TASK TO COMPLETE
Only the lines from the one containing "Model this object" through the one containing "import Sketcher" are to be copied, exactly and with both ends kept.

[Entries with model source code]
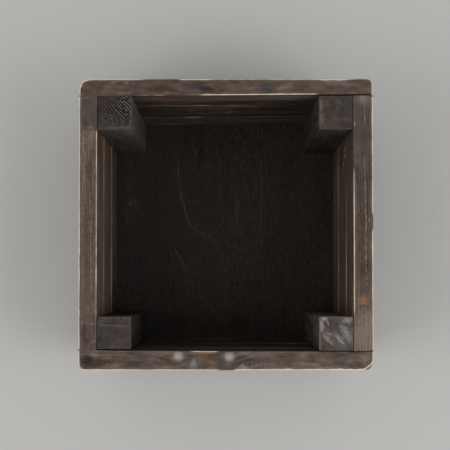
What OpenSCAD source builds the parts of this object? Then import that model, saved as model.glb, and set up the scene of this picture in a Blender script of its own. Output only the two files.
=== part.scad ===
// Open-topped wooden box. Each wall is three boards stacked edge on edge and nailed to square
// corner posts; a plywood panel is nailed on underneath. The front and back walls run the full
// width, and the side walls butt between them.
// Frame: origin at the centre of the underside, +X right, +Y back, +Z up.

/* [Box] */
// Outside width, left to right
box_w = 305; // [200:1:600]
// Outside depth, front to back
box_d = 302; // [200:1:600]

/* [Wall boards] */
// Thickness of the front wall's boards
front_t = 20; // [15:0.5:28]
// Thickness of the back wall's boards
back_t = 17; // [14:0.5:28]
// Thickness of the left wall's boards
left_t = 19; // [15:0.5:28]
// Thickness of the right wall's boards
right_t = 20.5; // [15:0.5:28]
// Height of the bottom boards
bottom_board_h = 55.5; // [45:0.5:120]
// Height of the middle boards
middle_board_h = 75; // [45:0.5:120]
// Height of the top boards
top_board_h = 60; // [45:0.5:120]
// Rounding along the boards' long edges
board_edge_r = 1.5; // [0.5:0.1:3]
// Rounding of the box's upright outside corners
corner_r = 4; // [1:0.5:10]

/* [Corner posts] */
// Side of the square corner posts
post_w = 35.5; // [31:0.5:50]
// Rounding of the posts' upright edges
post_edge_r = 1; // [0.5:0.1:3]
// Glue gap between a post and the walls and base
glue_gap = 0.2; // [0.1:0.05:0.4]

/* [Base panel] */
// Thickness of the plywood base
base_t = 12.7; // [9:0.1:19]
// Rounding of the base's upright corners
base_corner_r = 4; // [1:0.5:10]

/* [Nails] */
// Diameter of a nail's shank
nail_d = 2.8; // [2:0.1:3.4]
// Diameter of a nail's head
nail_head_d = 6.5; // [5:0.1:8]
// Thickness of a nail's head
nail_head_t = 1.2; // [0.8:0.1:2]
// Depth of a head's top below the wood's face
nail_set = 0.3; // [0:0.1:1]
// Depth that a nail goes into the second piece
nail_bite = 26; // [18:1:28]
// Length of a nail's point
nail_tip = 4; // [2:0.5:6]
// Gap round a nail in its hole
nail_clearance = 0.05; // [0.02:0.01:0.1]
// Height of a nail above or below a board's edge, before the stagger
nail_edge = 15; // [13:0.5:17]
// Height between the side walls' nails and the front and back walls' nails
nail_stagger = 7; // [5:0.5:9]
// Sideways step between the two nails of a pair
nail_pair_step = 9; // [0:0.5:12]
// Distance from a post's centre to its nail from below, along X and along Y
nail_base_step = 8; // [7.5:0.5:10]
// Number of nails from below into each wall
nails_per_base_edge = 3; // [1:1:6]

/* [Hidden] */
$fn = 48;

// Cuts start this far outside the wood, so that no skin is left
overcut = 1;

// Courses of boards, from the bottom up: heights and the heights of their lower edges
BOTTOM = 0;
MIDDLE = 1;
TOP = 2;
course_h = [bottom_board_h, middle_board_h, top_board_h];
course_z = [base_t, base_t + bottom_board_h, base_t + bottom_board_h + middle_board_h];
wall_h = bottom_board_h + middle_board_h + top_board_h;

// Inside faces of the four walls
inner_left = -box_w / 2 + left_t;
inner_right = box_w / 2 - right_t;
inner_front = -box_d / 2 + front_t;
inner_back = box_d / 2 - back_t;
side_board_len = inner_back - inner_front;

// Centres of the posts, which stand a glue gap off the walls
post_seat = glue_gap + post_w / 2;
post_left_x = inner_left + post_seat;
post_right_x = inner_right - post_seat;
post_front_y = inner_front + post_seat;
post_back_y = inner_back - post_seat;

// Free length of the walls between the posts
clear_w = post_right_x - post_left_x - post_w;
clear_d = post_back_y - post_front_y - post_w;
mid_x = (post_left_x + post_right_x) / 2;
mid_y = (post_front_y + post_back_y) / 2;

// Heights of the two nails at a board's end. The front and back walls' nails lie half a stagger
// low and the side walls' half a stagger high, so that they pass each other inside the posts.
function nail_heights(course, shift) = [
    course_z[course] + nail_edge + shift,
    course_z[course] + course_h[course] - nail_edge + shift
];

// Places of one wall's nails in one course, as [distance along the wall, height]. The lower nail
// of a pair steps towards the wall's middle and the upper one away from it.
function wall_nails(course, low_post, high_post, shift) = [
    for (end = [[low_post, 1], [high_post, -1]], row = [0, 1])
        [end[0] + end[1] * (row == 0 ? 1 : -1) * nail_pair_step / 2, nail_heights(course, shift)[row]]
];
function face_wall_nails(course) =
    wall_nails(course, post_left_x, post_right_x, -nail_stagger / 2);
function side_wall_nails(course) =
    wall_nails(course, post_front_y, post_back_y, nail_stagger / 2);

// Places of the nails from below, as [x, y]: one in each post, on the side away from the lower
// horizontal nails, and a row in the bottom board of each wall
post_base_nails = [
    for (x = [post_left_x - nail_base_step, post_right_x + nail_base_step],
         y = [post_front_y - nail_base_step, post_back_y + nail_base_step]) [x, y]
];
function spread(count, length, centre) =
    [for (i = [0:count - 1]) centre + length * ((i + 0.5) / count - 0.5)];
wall_base_nails = concat(
    [for (x = spread(nails_per_base_edge, clear_w, mid_x),
          y = [-box_d / 2 + front_t / 2, box_d / 2 - back_t / 2]) [x, y]],
    [for (y = spread(nails_per_base_edge, clear_d, mid_y),
          x = [-box_w / 2 + left_t / 2, box_w / 2 - right_t / 2]) [x, y]]
);

module rounded_rect(size, r) {
    translate([r, 0]) square([size[0] - 2 * r, size[1]]);
    translate([0, r]) square([size[0], size[1] - 2 * r]);
    for (x = [r, size[0] - r], y = [r, size[1] - r])
        translate([x, y]) circle(r = r);
}

// A nail along -Z, with the wood's face at z = 0. through is the thickness of the first piece.
module nail(through) {
    length = through + nail_bite;
    translate([0, 0, -nail_set - nail_head_t]) cylinder(d = nail_head_d, h = nail_head_t);
    translate([0, 0, nail_tip - length])
        cylinder(d = nail_d, h = length - nail_tip - nail_set - nail_head_t);
    translate([0, 0, -length]) cylinder(d1 = nail_d / 5, d2 = nail_d, h = nail_tip);
}

// The hole that a nail fills, from outside the face to just past its point
module nail_hole(through) {
    sunk = nail_set + nail_head_t + nail_clearance;
    length = through + nail_bite + nail_clearance;
    translate([0, 0, -sunk]) cylinder(d = nail_head_d + 2 * nail_clearance, h = sunk + overcut);
    translate([0, 0, -length]) cylinder(d = nail_d + 2 * nail_clearance, h = length);
}

// Put a child, drawn along -Z from z = 0, at each nail of one course of a wall
module at_front_nails(course)
    for (p = face_wall_nails(course))
        translate([p[0], -box_d / 2, p[1]]) rotate([90, 0, 0]) children();

module at_back_nails(course)
    for (p = face_wall_nails(course))
        translate([p[0], box_d / 2, p[1]]) rotate([-90, 0, 0]) children();

module at_left_nails(course)
    for (p = side_wall_nails(course))
        translate([-box_w / 2, p[0], p[1]]) rotate([0, -90, 0]) children();

module at_right_nails(course)
    for (p = side_wall_nails(course))
        translate([box_w / 2, p[0], p[1]]) rotate([0, 90, 0]) children();

module at_base_nails(places)
    for (p = places)
        translate([p[0], p[1], 0]) rotate([180, 0, 0]) children();

// Solid of a full-width board from y = 0 to y = t, with its outside at y = 0
module face_board_blank(course, t) {
    h = course_h[course];
    intersection() {
        translate([-box_w / 2, 0, 0])
            rotate([90, 0, 90])
                linear_extrude(height = box_w) rounded_rect([t, h], board_edge_r);
        linear_extrude(height = h)
            translate([-box_w / 2, 0])
                rounded_rect([box_w, t + 2 * corner_r], corner_r);
    }
}

// Solid of a board that butts between the front and back walls, from x = 0 to x = t
module side_board_blank(course, t) {
    translate([0, inner_back, 0])
        rotate([90, 0, 0])
            linear_extrude(height = side_board_len) rounded_rect([t, course_h[course]], board_edge_r);
}

module front_board(course) {
    color([0.25, 0.20, 0.17])
        difference() {
            translate([0, -box_d / 2, course_z[course]]) face_board_blank(course, front_t);
            at_front_nails(course) nail_hole(front_t + glue_gap);
            if (course == BOTTOM) at_base_nails(wall_base_nails) nail_hole(base_t);
        }
}

module back_board(course) {
    color([0.27, 0.21, 0.17])
        difference() {
            translate([0, box_d / 2, course_z[course]]) mirror([0, 1, 0]) face_board_blank(course, back_t);
            at_back_nails(course) nail_hole(back_t + glue_gap);
            if (course == BOTTOM) at_base_nails(wall_base_nails) nail_hole(base_t);
        }
}

module left_board(course) {
    color([0.29, 0.23, 0.19])
        difference() {
            translate([-box_w / 2, 0, course_z[course]]) side_board_blank(course, left_t);
            at_left_nails(course) nail_hole(left_t + glue_gap);
            if (course == BOTTOM) at_base_nails(wall_base_nails) nail_hole(base_t);
        }
}

module right_board(course) {
    color([0.26, 0.21, 0.18])
        difference() {
            translate([inner_right, 0, course_z[course]]) side_board_blank(course, right_t);
            at_right_nails(course) nail_hole(right_t + glue_gap);
            if (course == BOTTOM) at_base_nails(wall_base_nails) nail_hole(base_t);
        }
}

// A corner post, with blind holes for the nails of both its walls and for the one from below
module post(x, y) {
    color([0.22, 0.20, 0.19])
        difference() {
            translate([x - post_w / 2, y - post_w / 2, base_t + glue_gap])
                linear_extrude(height = wall_h - glue_gap) rounded_rect([post_w, post_w], post_edge_r);
            for (course = [BOTTOM, MIDDLE, TOP]) {
                if (y < mid_y) at_front_nails(course) nail_hole(front_t + glue_gap);
                if (y > mid_y) at_back_nails(course) nail_hole(back_t + glue_gap);
                if (x < mid_x) at_left_nails(course) nail_hole(left_t + glue_gap);
                if (x > mid_x) at_right_nails(course) nail_hole(right_t + glue_gap);
            }
            at_base_nails(post_base_nails) nail_hole(base_t + glue_gap);
        }
}

module base_panel() {
    color([0.13, 0.09, 0.08])
        difference() {
            translate([-box_w / 2, -box_d / 2, 0])
                linear_extrude(height = base_t) rounded_rect([box_w, box_d], base_corner_r);
            at_base_nails(post_base_nails) nail_hole(base_t + glue_gap);
            at_base_nails(wall_base_nails) nail_hole(base_t);
        }
}

module nails_front()
    color([0.16, 0.15, 0.15])
        for (course = [BOTTOM, MIDDLE, TOP]) at_front_nails(course) nail(front_t + glue_gap);

module nails_back()
    color([0.16, 0.15, 0.15])
        for (course = [BOTTOM, MIDDLE, TOP]) at_back_nails(course) nail(back_t + glue_gap);

module nails_left()
    color([0.16, 0.15, 0.15])
        for (course = [BOTTOM, MIDDLE, TOP]) at_left_nails(course) nail(left_t + glue_gap);

module nails_right()
    color([0.16, 0.15, 0.15])
        for (course = [BOTTOM, MIDDLE, TOP]) at_right_nails(course) nail(right_t + glue_gap);

module nails_base()
    color([0.16, 0.15, 0.15]) {
        at_base_nails(post_base_nails) nail(base_t + glue_gap);
        at_base_nails(wall_base_nails) nail(base_t);
    }

front_board(BOTTOM);  // front_board_bottom
front_board(MIDDLE);  // front_board_middle
front_board(TOP);  // front_board_top
back_board(BOTTOM);  // back_board_bottom
back_board(MIDDLE);  // back_board_middle
back_board(TOP);  // back_board_top
left_board(BOTTOM);  // left_board_bottom
left_board(MIDDLE);  // left_board_middle
left_board(TOP);  // left_board_top
right_board(BOTTOM);  // right_board_bottom
right_board(MIDDLE);  // right_board_middle
right_board(TOP);  // right_board_top
post(post_left_x, post_front_y);  // post_front_left
post(post_right_x, post_front_y);  // post_front_right
post(post_left_x, post_back_y);  // post_back_left
post(post_right_x, post_back_y);  // post_back_right
base_panel();
nails_front();
nails_back();
nails_left();
nails_right();
nails_base();
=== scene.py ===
from math import radians

import bpy
import numpy as np
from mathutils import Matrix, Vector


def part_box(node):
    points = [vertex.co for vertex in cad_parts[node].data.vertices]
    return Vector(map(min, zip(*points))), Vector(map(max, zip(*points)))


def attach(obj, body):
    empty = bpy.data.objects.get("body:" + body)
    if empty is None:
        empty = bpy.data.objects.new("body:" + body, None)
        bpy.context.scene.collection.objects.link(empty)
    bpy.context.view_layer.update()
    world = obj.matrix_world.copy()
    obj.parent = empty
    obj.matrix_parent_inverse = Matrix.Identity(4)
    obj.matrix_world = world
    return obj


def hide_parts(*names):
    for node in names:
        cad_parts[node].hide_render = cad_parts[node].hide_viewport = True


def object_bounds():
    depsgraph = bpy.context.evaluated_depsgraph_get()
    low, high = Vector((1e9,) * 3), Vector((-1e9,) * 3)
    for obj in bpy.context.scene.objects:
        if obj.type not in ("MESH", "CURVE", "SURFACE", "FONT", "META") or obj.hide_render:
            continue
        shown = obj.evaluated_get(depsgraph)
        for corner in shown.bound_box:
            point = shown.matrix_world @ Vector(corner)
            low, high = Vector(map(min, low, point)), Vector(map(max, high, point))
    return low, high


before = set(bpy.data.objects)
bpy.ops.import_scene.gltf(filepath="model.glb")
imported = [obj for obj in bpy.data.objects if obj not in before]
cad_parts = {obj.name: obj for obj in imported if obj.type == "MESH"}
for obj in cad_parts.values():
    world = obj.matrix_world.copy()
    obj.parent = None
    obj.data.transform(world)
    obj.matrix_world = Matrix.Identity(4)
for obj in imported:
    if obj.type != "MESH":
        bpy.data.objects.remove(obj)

cad_box = [list(map(float, corner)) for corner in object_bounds()]

# The studio: a plain pale floor, an even pale sky, a large soft lamp on either side, and
# a camera almost straight above the open box, a little in front of its middle.
MM = 0.001
FLOOR_RADIUS = 14.0
SKY_STRENGTH = 0.64
LAMP_SIZE = 1.1
LAMPS = [((1.15, -0.4, 1.7), 13.0), ((-1.15, -0.4, 1.7), 11.0)]
CAMERA_PLACE = (-0.0025, -0.061, 1.2192)
CAMERA_TILT = 1.44
CAMERA_LENS = 78.7
CAMERA_SHIFT = (0.0033, 0.0744)


class Wire:
    """One value on its way through a material. + - * and / on it add Math nodes."""

    def __init__(self, finish, socket):
        self.finish, self.socket = finish, socket

    def sum(self, operation, left, right):
        return self.finish.add("ShaderNodeMath", {"operation": operation}, {0: left, 1: right})

    def math(self, operation):
        return self.finish.add("ShaderNodeMath", {"operation": operation}, {0: self})

    def __add__(self, other):
        return self.sum("ADD", self, other)

    def __sub__(self, other):
        return self.sum("SUBTRACT", self, other)

    def __rsub__(self, other):
        return self.sum("SUBTRACT", other, self)

    def __mul__(self, other):
        return self.sum("MULTIPLY", self, other)

    def __truediv__(self, other):
        return self.sum("DIVIDE", self, other)

    __radd__, __rmul__ = __add__, __mul__


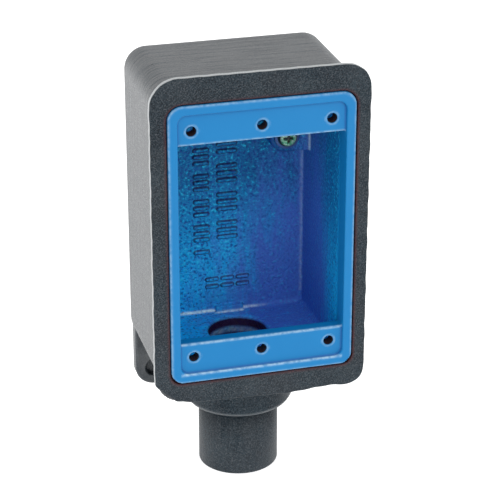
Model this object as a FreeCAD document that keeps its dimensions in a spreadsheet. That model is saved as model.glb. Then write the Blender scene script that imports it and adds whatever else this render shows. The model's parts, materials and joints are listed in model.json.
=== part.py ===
import FreeCAD, Part
import math
import os

import Sketcher

# Single-gang device box for threaded conduit: a cast box with a coated outside,
# a lined wiring space and one hub at its lower end. All lengths are in mm.
# X runs across the box, +Y into the wall behind it, +Z up along the box.
# The origin is the middle of the back mounting face, level with the opening's middle.
# "Depth" is measured forward from the back face, so depth d lies at y = -d.

DIMENSIONS = {
    "box_depth": (55.0, "back mounting face to the front of the rim"),
    "coat": (1.5, "vinyl coat on the outside of the casting"),
    "skin": (0.3, "urethane coat on the inside of the casting"),
    "body_wide": (69.4, "casting behind the flange, across"),
    "body_tall": (108.7, "casting behind the flange, along Z"),
    "body_corner": (6.5, "upright corners of the casting"),
    "back_round": (3.0, "edge round the casting's back"),
    "flange_wide": (71.4, "casting flange, 2 13/16 in"),
    "flange_tall": (115.9, "casting flange, 4 9/16 in"),
    "flange_corner": (7.6, "flange corners"),
    "flange_thick": (3.2, "flange, front to back"),
    "flange_drop": (1.8, "flange front behind the rim's front"),
    "lip_wide": (77.4, "vinyl lip, across"),
    "lip_tall": (121.6, "vinyl lip, along Z"),
    "lip_corner": (9.6, "vinyl lip corners"),
    "lip_thick": (2.4, "vinyl lip at its outer edge"),
    "lip_drop": (0.4, "lip front behind the rim's front"),
    "lip_edge": (0.6, "round on the lip's front outer edge"),
    "seam": (0.3, "gap between the lip's window and the rim"),
    "rim_wide": (65.3, "lined rim, across"),
    "rim_tall": (102.1, "lined rim, along Z"),
    "rim_corner": (5.3, "lined rim corners"),
    "cavity_wide": (58.4, "wiring space, across"),
    "cavity_tall": (99.2, "wiring space behind the ledges, along Z"),
    "cavity_corner": (3.0, "upright corners of the wiring space"),
    "cavity_edge": (1.6, "round where the wiring space meets its back wall"),
    "back_wall": (4.5, "back face to the floor of the wiring space"),
    "recess_tall": (95.4, "step inside the rim, along Z"),
    "recess_drop": (1.4, "ledge face behind the rim's front"),
    "mouth_tall": (73.0, "opening between the two ledges"),
    "ledge_thick": (5.0, "ledge, front to back"),
    "ledge_edge": (1.0, "round on the ledge's front edge"),
    "device_spacing": (83.34, "device screws, 3 9/32 in apart"),
    "cover_spacing": (48.72, "cover screws, across"),
    "ledge_hole": (1.75, "radius of the 6-32 holes in the ledges"),
    "boss_across": (20.3, "ground boss from the middle, along X"),
    "boss_up": (20.9, "ground boss from the middle, along Z"),
    "boss_radius": (6.3, "ground boss"),
    "boss_rise": (9.0, "ground boss above the back wall"),
    "foot_left": (4.4, "foot of the back wall, left end from the middle"),
    "foot_right": (6.2, "foot of the back wall, right end from the middle"),
    "foot_tall": (2.4, "foot of the back wall above the floor"),
    "foot_rise": (1.8, "foot of the back wall, forward of it"),
    "ground_hole": (2.45, "radius of the ground screw's hole"),
    "ground_hole_deep": (9.5, "ground screw's hole, from the boss face"),
    "hub_back": (21.0, "hub axis from the back face"),
    "hub_radius": (18.4, "casting hub"),
    "hub_end": (75.0, "mouth of the hub below the middle"),
    "hub_slope": (1.6, "height of the chamfer at the hub's mouth"),
    "hub_lip_wide": (3.4, "flat ring at the hub's mouth"),
    "thread_radius": (13.35, "hub bore at the major radius of 3/4 NPT"),
    "thread_long": (15.0, "hub bore, from its mouth to the conduit stop"),
    "thread_lead": (1.0, "chamfer at the mouth of the hub's thread"),
    "throat_radius": (10.8, "conduit stop between hub and wiring space"),
    "throat_flare": (1.3, "chamfer round the throat's inner end"),
    "collar_radius": (20.4, "vinyl collar where it meets the box"),
    "collar_taper": (0.4, "collar's loss of radius down its side"),
    "collar_bend": (74.1, "where the collar turns in, below the middle"),
    "collar_knee": (75.9, "lower knee of the collar, below the middle"),
    "collar_knee_radius": (18.9, "collar at its lower knee"),
    "collar_end": (77.0, "lower end of the collar, below the middle"),
    "collar_round": (1.2, "rounding of the collar's two knees"),
    "sleeve_bore": (13.65, "inside radius of the vinyl sleeve"),
    "sleeve_wall": (1.0, "vinyl sleeve, 40 mil"),
    "sleeve_end": (102.3, "lower end of the sleeve, below the middle"),
    "sleeve_edge": (0.35, "round on the sleeve's lower edges"),
    "lug_across": (27.9, "mounting lug from the middle, along X"),
    "lug_down": (69.3, "mounting lug below the middle"),
    "lug_radius": (5.6, "casting lug"),
    "lug_edge": (1.1, "round on the coated lug's front edges"),
    "lug_thick": (2.6, "casting lug, front to back"),
    "lug_hole": (3.3, "radius of the finished hole in the lug"),
    "lug_hole_coat": (1.0, "vinyl inside the lug's hole"),
    "washer_radius": (4.6, "ground washer"),
    "washer_thick": (0.8, "ground washer"),
    "washer_hole": (2.55, "radius of the hole in the ground washer"),
    "head_radius": (3.7, "ground screw's head"),
    "head_tall": (2.6, "ground screw's head"),
    "head_round": (1.1, "round on the ground screw's head"),
    "core_radius": (1.93, "ground screw under its thread"),
    "crest_radius": (2.4, "ground screw over its 10-32 thread"),
    "thread_pitch": (0.79375, "10-32 thread, 1/32 in"),
    "thread_sunk": (0.1, "thread's ridge inside the screw's core"),
    "shank_long": (9.4, "ground screw under its head"),
    "cross_long": (4.2, "cross recess, end to end"),
    "cross_wide": (1.05, "cross recess, one arm across"),
    "cross_deep": (1.5, "cross recess"),
}
RIDGE_ROOT_SHARE = 0.84
RIDGE_CREST_SHARE = 0.14
THREAD_LEAD_TURNS = 1.6
THREAD_PLAIN_TURNS = 3
TOLERANCE = 1e-4

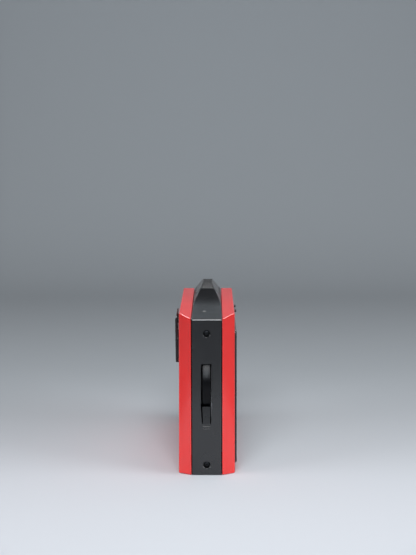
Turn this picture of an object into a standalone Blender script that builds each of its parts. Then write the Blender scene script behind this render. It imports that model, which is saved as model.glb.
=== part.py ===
"""Personal cassette player: a charcoal centre band between two red half shells.

Lengths in this file are millimetres, and MM turns them into Blender's metres.
X runs through the thickness: the cassette door is on +X and the belt clip on -X.
Y runs along the depth: the end with the volume wheel is at -Y and is called near.
Z is up.  The origin is the centre of the band's bottom face.
"""
import math

import bmesh
import bpy
from mathutils import Vector

MM = 0.001

# ---- Driving dimensions: casing ------------------------------------------------------------
BODY_HEIGHT = 107.3
BODY_DEPTH = 123.4
BODY_THICKNESS = 38.0
BAND_WIDTH = 20.2
BAND_WALL = 2.2
SHELL_WALL = 1.8
GAP = 0.3                   # between touching pieces
BEVEL_TOP = 20.6            # how far the shells' near edge is set back, at the top
BEVEL_FOOT = 4.1            # and at the bottom

NEAR = -BODY_DEPTH / 2
FAR = BODY_DEPTH / 2
BAND_X = BAND_WIDTH / 2
SHELL_X = BAND_X + GAP
FACE_X = BODY_THICKNESS / 2
CAVITY_TOP = BODY_HEIGHT - BAND_WALL

# ---- Hump and keys on top of the band ------------------------------------------------------
HUMP_START = 45.0           # depth behind the near end where the ramp begins
HUMP_RIM = 88.1             # depth of the ramp's top edge
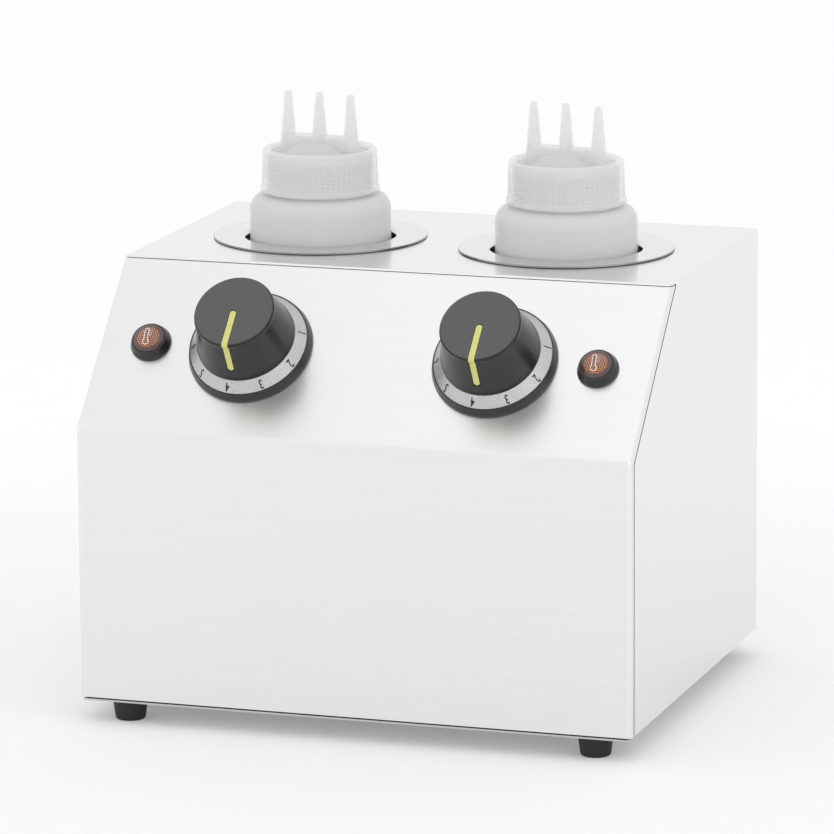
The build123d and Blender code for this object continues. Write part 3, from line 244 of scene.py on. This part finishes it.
def knob_plastic(name, joint):
    """Black moulding: polished flanks, a grained top painted lighter as painted light from above,
    and painted shade on the edge of the top and on the foot in the gap to the dial.
    """
    material, tree, output = new_material(name)
    at = object_coordinates(tree)
    local = add_node(tree, "ShaderNodeVectorMath", {0: at, 1: joint["pos_m"]},
                     operation="SUBTRACT").outputs[0]
    height = add_node(tree, "ShaderNodeVectorMath",
                      {0: local, 1: Vector(joint["axis"]).normalized()},
                      operation="DOT_PRODUCT").outputs["Value"]
    top = remap(tree, height, 0.0, 1.0, KNOB_TOP - 0.3 * MM, KNOB_TOP - 0.05 * MM)
    # the foot in the gap to the dial is darkened: painted shade
    flank = remap(tree, height, 0.0, 1.0, KNOB_SKIRT[1] + 0.3 * MM, KNOB_SKIRT[1] + 1.8 * MM)
    grain = noise(tree, at, 1600.0, 3.0, 0.7)
    # the edge of the top is darkened: painted shade
    lip = combine(tree, "SUBTRACT",
                  remap(tree, height, 0.0, 1.0, KNOB_TOP - 2.4 * MM, KNOB_TOP - 1.7 * MM), top)
    unshaded_flank = combine(tree, "MULTIPLY", flank, combine(tree, "SUBTRACT", 1.0, lip))
    dark = blend_colours(tree, unshaded_flank, rgb(KNOB_LIP_AND_FOOT_SHADE_TONE), rgb(KNOB_FLANK_TONE))
    # the top's grain is real, its lighter tone is painted light
    grained = blend_colours(tree, grain, rgb(KNOB_TOP_PAINTED_LIGHT_TONE * 0.6), rgb(KNOB_TOP_PAINTED_LIGHT_TONE * 1.4))
    principled(tree, output, base_color=blend_colours(tree, top, dark, grained),
               roughness=remap(tree, top, 0.27, 0.48),
               normal=bump(tree, grain, 0.25, 0.00004))
    return material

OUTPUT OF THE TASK
Model this object as a FreeCAD document that keeps its dimensions in a spreadsheet. That model is saved as model.glb. Then write the Blender scene script that imports it and adds whatever else this render shows. The model's parts, materials and joints are listed in model.json.
=== part.py ===
import FreeCAD, Part
import math
import os

import Sketcher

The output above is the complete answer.